Let's start with the adiabatic energy equation,
$$\frac{\text{D}}{\text{D}t}\left(\frac{p}{\rho^\gamma}\right) = 0,$$
where $\text{D}/\text{D}t$ is the material derivative. The eulerian form of the previous equation is
$$\frac{\partial}{\partial t}\left(\frac{p}{\rho^\gamma}\right) + \mathbf{v}\cdot\nabla\left(\frac{p}{\rho^\gamma}\right) = 0.$$
The change rule provides
$$\frac{1}{\rho^\gamma}\left(\frac{\partial p}{\partial t} + \mathbf{v}\cdot\nabla p\right) + p\left(\frac{\partial}{\partial t}\left(\frac{1}{\rho^\gamma}\right) + \mathbf{v}\cdot\nabla\left(\frac{1}{\rho^\gamma}\right)\right) = 0,$$
and multiplying by $\rho^\gamma$,
$$\frac{\partial p}{\partial t} + \mathbf{v}\cdot\nabla p + p\left(\rho^\gamma\frac{\partial}{\partial t}\left(\frac{1}{\rho^\gamma}\right) + \mathbf{v}\cdot\rho^\gamma\nabla\left(\frac{1}{\rho^\gamma}\right)\right) = 0.$$
Both time derivative and gradient can be written as
$$\rho^\gamma\frac{\partial}{\partial t}\left(\frac{1}{\rho^\gamma}\right) = -\frac{\gamma}{\rho}\frac{\partial\rho}{\partial t},$$
$$\rho^\gamma\nabla\left(\frac{1}{\rho^\gamma}\right) = -\frac{\gamma}{\rho}\nabla\rho.$$
Finally, plugging them into the last equation,
$$\frac{\partial p}{\partial t} + \mathbf{v}\cdot\nabla p - c_s^2\left(\frac{\partial\rho}{\partial t} + \mathbf{v}\cdot\nabla\rho\right) = 0.$$
where $c_s^2 = \gamma p/\rho$. In addition, taking the continuity equation, i.e.

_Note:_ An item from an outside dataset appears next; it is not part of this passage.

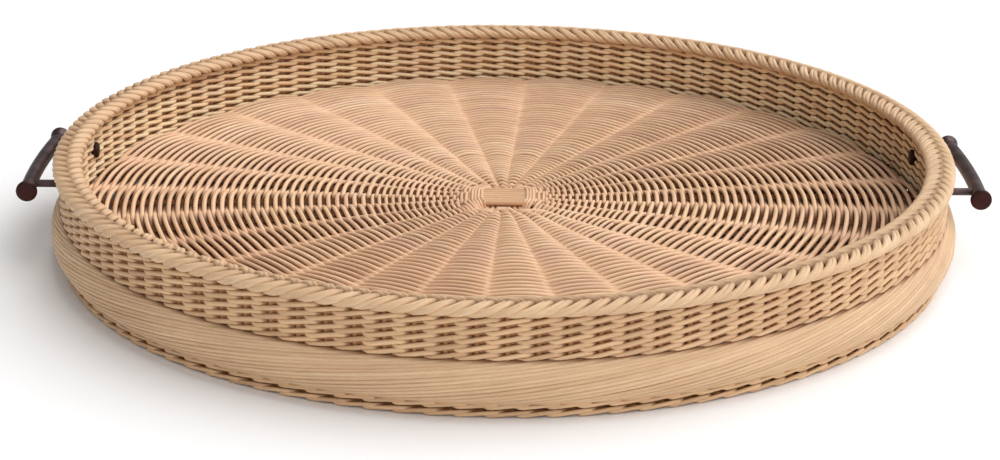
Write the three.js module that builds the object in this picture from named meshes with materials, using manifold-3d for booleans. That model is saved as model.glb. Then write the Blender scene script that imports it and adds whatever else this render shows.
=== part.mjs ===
// A round woven cane serving tray: a floor woven on fourteen crossed rods, an upright
// waled wall with a plaited border, a foot of slanting canes, and two bronze bar handles.
// Millimetres, +Z up, origin at the middle of the tray on the surface it stands on.
import * as THREE from "three";
import { mergeVertices } from "three/addons/utils/BufferGeometryUtils.js";
import Module from "manifold-3d";

const wasm = await Module();
wasm.setup();

// Overall sizes
const borderRadius = 330;
const height = 77.1;
const ringSteps = 56;
const gap = 0.3;

// Base rods: seven lie across (along X) on top of seven that lie along Y
const rodsPerBundle = 7;
const rodRadius = 2;
const rodPitch = 4.3;
const bundleLift = 2.15;
const hubHalf = 15.2;
const fanStart = 14;
const fanEnd = 70;
const fanSteps = 4;
const spokeEnd = 315.5;
const spokeTurn = THREE.MathUtils.degToRad(3);
const spokeCount = rodsPerBundle * 4;
const spokeAngle = (2 * Math.PI) / spokeCount;
const tunnelRadius = rodRadius + 0.4;

// Woven floor
const floorLevel = 27.5;
const floorHalf = 3.7;
const floorHubHalf = 6.6;
const floorRelief = 1.1;
const weaverChange = 100;
const floorRadius = 317.4;

// Wall, border, skirt and foot
const wallInner = 318.2;
const wallOuter = 324.9;
const wallBottom = 20.5;
const wallTop = 66.7;
const rowPitch = 5.8;
const rowRelief = 1.1;
const innerRows = 6;
const outerRows = 5;
const borderWidth = 21.5;
const borderBottom = 66.95;
const footTop = 10.6;

// Handles
const handleLevel = 53;
const handleReach = 347.3;
const barRadius = 5.3;
const barHalf = 57.5;
const bowRadius = 726;
const postSpacing = 94;
const postRadius = 2.75;
const postSocket = 2;
const screwSeat = 314.2;
const screwRadius = 6.1;

const cane = { color: 0xd9b184, roughness: 0.62, metalness: 0 };
const paleCane = { color: 0xe0bd92, roughness: 0.6, metalness: 0 };
const rodCane = { color: 0xd2a878, roughness: 0.65, metalness: 0 };
const bronze = { color: 0x4a3a36, roughness: 0.36, metalness: 0.9 };

// ---- helpers -------------------------------------------------------------------------

const at = (x, y) => new THREE.Vector2(x, y);

// Ring turned about the Z axis from a closed outline of [radius, height] pairs.
function ring(outline) {
  const points = outline.map(([r, z]) => at(r, z));
  points.push(points[0].clone());
  return new THREE.LatheGeometry(points, ringSteps).rotateX(Math.PI / 2);
}

// Solid turned about its own Y axis from an outline that starts and ends on the axis.
function turned(outline, steps) {
  return new THREE.LatheGeometry(
    outline.map(([r, h]) => at(r, h)),
    steps,
  );
}

// Curve that runs straight from node to node, with one step per stretch.
class NodeCurve extends THREE.Curve {
  constructor(nodes) {
    super();
    this.nodes = nodes;
  }
  getUtoTmapping(u) {
    return u;
  }
  getPoint(t, target = new THREE.Vector3()) {
    const last = this.nodes.length - 1;
    const s = THREE.MathUtils.clamp(t, 0, 1) * last;
    const i = Math.min(Math.floor(s), last - 1);
    return target.lerpVectors(this.nodes[i], this.nodes[i + 1], s - i);
  }
}

// Round bar of the given radius along a list of nodes.
function barAlong(nodes, radius, sides) {
  const section = new THREE.Shape();
  for (let k = 0; k < sides; k++) {
    const a = (2 * Math.PI * k) / sides;
    if (k) section.lineTo(radius * Math.cos(a), radius * Math.sin(a));
    else section.moveTo(radius, 0);
  }
  section.closePath();
  return new THREE.ExtrudeGeometry(section, {
    steps: nodes.length - 1,
    extrudePath: new NodeCurve(nodes),
    bevelEnabled: false,
  });
}

function toSolid(geometry) {
  const bare = geometry.clone();
  bare.deleteAttribute("normal");
  bare.deleteAttribute("uv");
  const merged = mergeVertices(bare, 1e-3);
  return new wasm.Manifold(
    new wasm.Mesh({
      numProp: 3,
      vertProperties: merged.attributes.position.array,
      triVerts: new Uint32Array(merged.index.array),
    }),
  );
}

function toGeometry(solid) {
  const mesh = solid.getMesh();
  const geometry = new THREE.BufferGeometry();
  geometry.setAttribute(
    "position",
    new THREE.BufferAttribute(new Float32Array(mesh.vertProperties), 3),
  );
  geometry.setIndex(new THREE.BufferAttribute(mesh.triVerts, 1));
  geometry.computeVertexNormals();
  return geometry;
}

function cut(geometry, cutters) {
  let solid = toSolid(geometry);
  for (const cutter of cutters) solid = solid.subtract(toSolid(cutter));
  return toGeometry(solid);
}

function piece(name, geometry, look) {
  const mesh = new THREE.Mesh(geometry, new THREE.MeshStandardMaterial(look));
  mesh.name = name;
  return mesh;
}

const tray = new THREE.Group();

// ---- base rods -----------------------------------------------------------------------

// One end of a rod: straight in the hub, then bending out to its spoke's direction.
function rodEnd(index, side, level, end) {
  const offset = index * rodPitch;
  const angle =
    side > 0
      ? index * spokeAngle + spokeTurn
      : Math.PI - index * spokeAngle + spokeTurn;
  const out = new THREE.Vector3(Math.cos(angle), Math.sin(angle), 0);
  const from = new THREE.Vector3(side * fanStart, offset, level);
  const to = out.clone().multiplyScalar(fanEnd).setZ(floorLevel);
  const reach = from.distanceTo(to) * 0.36;
  const bend = new THREE.CubicBezierCurve3(
    from,
    from.clone().add(new THREE.Vector3(side * reach, 0, 0)),
    to.clone().sub(out.clone().multiplyScalar(reach)),
    to,
  );
  const nodes = bend.getPoints(fanSteps);
  nodes.push(out.clone().multiplyScalar(end).setZ(floorLevel));
  return nodes;
}

function rodNodes(index, level, end) {
  const left = rodEnd(index, -1, level, end).reverse();
  return left.concat(rodEnd(index, 1, level, end));
}

const tunnels = [];
for (const [bundle, lift, turn] of [
  ["across", bundleLift, 0],
  ["along", -bundleLift, Math.PI / 2],
]) {
  for (let k = 0; k < rodsPerBundle; k++) {
    const index = k - (rodsPerBundle - 1) / 2;
    const level = floorLevel + lift;
    const rod = barAlong(rodNodes(index, level, spokeEnd), rodRadius, 6);
    const mesh = piece(`base_rod_${bundle}_${k + 1}`, rod, rodCane);
    mesh.rotation.z = turn;
    tray.add(mesh);
    const tunnel = barAlong(
      rodNodes(index, level, spokeEnd + 6),
      tunnelRadius,
      6,
    );
    tunnels.push(tunnel.rotateZ(turn));
  }
}

// ---- woven floor ---------------------------------------------------------------------

// Flat ring of weave that swells over each spoke; half-thickness by radius.
function floorRing(stations) {
  const bottom = stations.map(([r, half]) => [r, -half]);
  const top = stations.map(([r, half]) => [r, half]).reverse();
  const geometry = ring(bottom.concat(top));
  const p = geometry.attributes.position;
  for (let i = 0; i < p.count; i++) {
    const r = Math.hypot(p.getX(i), p.getY(i));
    const angle = Math.atan2(p.getY(i), p.getX(i));
    const share = THREE.MathUtils.smoothstep(r, 35, 65);
    const swell = share * floorRelief * Math.cos(spokeCount * angle);
    p.setZ(i, floorLevel + p.getZ(i) + Math.sign(p.getZ(i)) * swell);
  }
  return geometry.rotateZ(spokeTurn);
}

const innerWeave = floorRing([
  [13, floorHubHalf],
  [32, floorHubHalf - 0.2],
  [62, floorHalf + 0.5],
  [weaverChange - gap / 2, floorHalf],
]);
const outerWeave = floorRing([
  [weaverChange + gap / 2, floorHalf],
  [floorRadius, floorHalf],
]);
const hubOpening = new THREE.BoxGeometry(2 * hubHalf, 2 * hubHalf, 40);
hubOpening.translate(0, 0, floorLevel);
tray.add(piece("floor_weave_inner", cut(innerWeave, [hubOpening, ...tunnels]), cane));
tray.add(piece("floor_weave_outer", cut(outerWeave, tunnels), cane));

// ---- wall ----------------------------------------------------------------------------

// Rows of waling stand proud of the wall as rounded ridges, inside and out.
const wallOutline = [
  [wallInner, wallBottom],
  [wallOuter, wallBottom],
];
for (let row = outerRows; row > 0; row--) {
  const foot = wallTop - row * rowPitch;
  wallOutline.push([wallOuter, foot], [wallOuter + rowRelief, foot + rowPitch / 2]);
}
wallOutline.push([wallOuter, wallTop]);
wallOutline.push([wallInner, wallTop]);
for (let row = 1; row <= innerRows; row++) {
  const foot = wallTop - row * rowPitch;
  wallOutline.push([wallInner - rowRelief, foot + rowPitch / 2], [wallInner, foot]);
}

// Each post passes through the wall, and its screw head sits in a shallow seat.
const wallCutters = [];
for (const side of [-1, 1]) {
  for (const y of [-postSpacing / 2, postSpacing / 2]) {
    const bore = new THREE.CylinderGeometry(postRadius + gap, postRadius + gap, 40, 16);
    bore.rotateZ(Math.PI / 2).translate(side * 322, y, handleLevel);
    const seat = new THREE.CylinderGeometry(screwRadius + 0.4, screwRadius + 0.4, 20, 16);
    seat.rotateZ(Math.PI / 2).translate(side * (screwSeat - 10), y, handleLevel);
    wallCutters.push(bore, seat);
  }
}
tray.add(piece("wall_weave", cut(ring(wallOutline), wallCutters), cane));

// ---- plaited border ------------------------------------------------------------------

const borderHeight = height - borderBottom;
const borderMiddle = borderRadius - borderWidth / 2;
const borderOutline = [];
for (let k = 0; k < 12; k++) {
  const a = (2 * Math.PI * k) / 12;
  const r = borderMiddle + (borderWidth / 2) * Math.cos(a);
  const z = borderBottom + (borderHeight / 2) * (1 + Math.sin(a));
  borderOutline.push([r, z]);
}
tray.add(piece("border_plait", ring(borderOutline), paleCane));

// ---- foot ----------------------------------------------------------------------------

// Skirt of slanting canes: a bulging shell that hides the gap under the wall.
const skirtOutline = [
  [327, footTop + gap],
  [330.2, 13],
  [332.8, 17],
  [334, 22],
  [333.4, 27.5],
  [331.4, 32.6],
  [328.4, 37.2],
  [325.6, 37.2],
  [328.6, 32],
  [330.5, 27],
  [331, 22.2],
  [329.9, 17.8],
  [327.4, 14],
  [323.6, footTop + gap],
];
tray.add(piece("foot_skirt", ring(skirtOutline), paleCane));

// Two rows of waling that the tray stands on.
const footOutline = [
  [322, 0],
  [325, 0],
  [326.4, 2.7],
  [325.3, 5.3],
  [326.4, 7.9],
  [325.2, footTop],
  [322, footTop],
  [320.8, 7.9],
  [321.9, 5.3],
  [320.8, 2.7],
];
tray.add(piece("foot_wale", ring(footOutline), cane));

// ---- handles -------------------------------------------------------------------------

// Turned end cap: a short neck that flares into a rounded button.
const capOutline = [
  [0, 0],
  [5.4, 0],
  [5.7, 2.4],
  [6.7, 5.2],
  [7.6, 6.6],
  [7.6, 8.8],
  [6.9, 9.6],
  [0, 9.6],
];
// Screw head inside the wall: a low dome.
const screwOutline = [
  [0, 0],
  [screwRadius, 0],
  [screwRadius, 1.2],
  [4.4, 2.5],
  [0, 3],
];

const bow = (y) => handleReach - (y * y) / (2 * bowRadius);

for (const [side, turn] of [
  ["right", 0],
  ["left", Math.PI],
]) {
  const handle = new THREE.Group();
  handle.rotation.z = turn;
  handle.position.z = handleLevel;

  const nodes = [];
  for (let k = 0; k <= 8; k++) {
    const y = barHalf * (k / 4 - 1);
    nodes.push(new THREE.Vector3(bow(y), y, 0));
  }
  const sockets = [];
  for (const y of [-postSpacing / 2, postSpacing / 2]) {
    const socketEnd = bow(y) - barRadius + postSocket + gap;
    const socket = new THREE.CylinderGeometry(postRadius + gap, postRadius + gap, 12, 16);
    sockets.push(socket.rotateZ(Math.PI / 2).translate(socketEnd - 6, y, 0));
  }
  handle.add(piece(`handle_bar_${side}`, cut(barAlong(nodes, barRadius, 14), sockets), bronze));

  for (const end of [-1, 1]) {
    // The group's turn swaps front and back on the left side.
    const place = end * (turn ? -1 : 1) < 0 ? "front" : "back";
    const lean = barHalf / bowRadius;

    const cap = piece(`end_cap_${side}_${place}`, turned(capOutline, 18), bronze);
    cap.position.set(bow(barHalf) - gap * lean, end * (barHalf + gap), 0);
    cap.rotation.z = end > 0 ? lean : Math.PI - lean;
    handle.add(cap);

    const y = (end * postSpacing) / 2;
    const inner = screwSeat + gap;
    const outer = bow(y) - barRadius + postSocket;
    const shaft = new THREE.CylinderGeometry(postRadius, postRadius, outer - inner, 16);
    const post = piece(`post_${side}_${place}`, shaft.rotateZ(Math.PI / 2), bronze);
    post.position.set((inner + outer) / 2, y, 0);
    handle.add(post);

    const head = turned(screwOutline, 18).rotateZ(Math.PI / 2);
    const screw = piece(`screw_head_${side}_${place}`, head, bronze);
    screw.position.set(screwSeat - gap / 2, y, 0);
    handle.add(screw);
  }
  tray.add(handle);
}

export default tray;
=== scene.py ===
import math
import random

import bpy
import numpy as np
from mathutils import Matrix, Vector


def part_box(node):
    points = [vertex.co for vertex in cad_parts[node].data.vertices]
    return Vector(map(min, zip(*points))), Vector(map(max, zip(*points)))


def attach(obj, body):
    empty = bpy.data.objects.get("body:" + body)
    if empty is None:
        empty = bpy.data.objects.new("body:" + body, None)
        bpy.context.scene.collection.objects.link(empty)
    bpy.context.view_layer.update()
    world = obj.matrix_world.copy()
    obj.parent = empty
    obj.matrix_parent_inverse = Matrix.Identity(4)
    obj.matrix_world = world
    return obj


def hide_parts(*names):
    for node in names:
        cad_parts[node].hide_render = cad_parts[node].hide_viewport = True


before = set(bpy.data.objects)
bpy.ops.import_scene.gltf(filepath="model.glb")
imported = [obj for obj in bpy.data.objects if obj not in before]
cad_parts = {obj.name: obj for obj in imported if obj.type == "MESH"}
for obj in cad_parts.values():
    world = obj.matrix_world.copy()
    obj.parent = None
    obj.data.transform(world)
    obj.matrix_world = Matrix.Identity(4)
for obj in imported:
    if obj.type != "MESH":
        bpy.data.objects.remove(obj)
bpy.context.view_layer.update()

mm = 0.001
fullTurn = 2 * math.pi


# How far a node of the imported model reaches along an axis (0, 1 or 2), in millimetres.
def reachOf(node, axis):
    lowest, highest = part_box(node)
    return round(lowest[axis] / mm, 3), round(highest[axis] / mm, 3)


def middleOf(node, axis):
    lowest, highest = reachOf(node, axis)
    return (lowest + highest) / 2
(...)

$$\frac{\partial\rho}{\partial t} + \nabla\cdot\left(\rho\mathbf{v}\right) = 0,$$
or
$$\frac{\partial\rho}{\partial t} + \mathbf{v}\cdot\nabla\rho = - \rho\nabla\cdot\mathbf{v},$$
the MHD energy equation is given by
$$\frac{\partial p}{\partial t} + \mathbf{v}\cdot\nabla p + \rho c_s^2\nabla\cdot\mathbf{v} = 0,$$
or in conservative form,
$$\frac{\partial \rho p}{\partial t} + \nabla\cdot (\rho\mathbf{v}p) = -(\rho c_s)^2\nabla\cdot\mathbf{v}.$$